Quizás el terreno del performance comienza precisamente en ese momento en que las presencias comienzan a mezclarse, y es que – como eventualmente reconoce Dubatti – es perfectamente factible contemplar un acto artístico desde adentro de la propia acción, aunque no todas las veces se contemple con los ojos. He ahí una segunda pista para localizar un performance que se enorgullece de serlo: la performance art dialoga con el otro – también – desde el universo de la sensación, por ello, aquella importancia de “poner el cuerpo” y por supuesto, hacerlo desde un lugar más inmediato que el de la ficción completamente cerrada en sí misma.
En todos los casos, el performer ha de poner el cuerpo, entre otros elementos, como medio para producir su arte. Ahora, como vimos arriba, si el performance no necesariamente trabaja con la línea imaginaria que separa al artista del público, en bastantes ocasiones veremos que el aceptar ir a ver un performance trae consigo la aceptación implícita como espectador de que el propio cuerpo también entre en este acontecimiento. Aquí comienzan las problemáticas, ya no teóricas, sino éticas de la performance art y las teatralidades que funcionan sobre la misma premisa.
No es una cosa que haya discutido una, sino varias veces: el consentimiento del espectador es necesario. En ocasiones y por el afán de conservar la imprevisibilidad y la reacción real del público, los artistas, no dudo que, con las mejores intenciones, acaban atravesando fronteras que es bueno preguntarnos si deberían ser atravesadas, y de qué forma.

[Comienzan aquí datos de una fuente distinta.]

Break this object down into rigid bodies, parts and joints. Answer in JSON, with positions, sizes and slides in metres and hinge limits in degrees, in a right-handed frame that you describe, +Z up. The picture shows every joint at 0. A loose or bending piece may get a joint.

Ya en la primera parte de esta serie de artículos mencionaba que es necesario que un espectador sepa que está ante un acto artístico para poder apreciarlo por completo. Pues bien, este requisito no es solamente para evitarse discusiones como la de la mujer delirante y la paloma – “performance” involuntario que ya establecimos que no cumple con todos los parámetros para ser considerado arte – es también para asegurarse de que no se atente involuntariamente contra la integridad de nadie. Una cosa es poner el propio cuerpo y llevarlo a los límites que hemos establecido, otro es poner el cuerpo del otro, sin advertencia previa, en un juego que no se sabe que se aceptó jugar.
El mayor reto de la performance art, me parece, es precisamente la claridad. Claridad de intencionalidad artística, claridad en lo que se quiere decir, claridad en las fronteras que serán – o no – atravesadas. Al fin y al cabo, podríamos resumir esta conversación al subrayar que lo artístico en el “arte de acción” está precisamente en el punto entre el artista querer mostrar algo y el interés del espectador por ese algo. Ni la mirada estética de un espectador puede volver performance una acción cotidiana, ni un artista puede crear sólo, sin la mirada que reconoce lo poético en el accionar.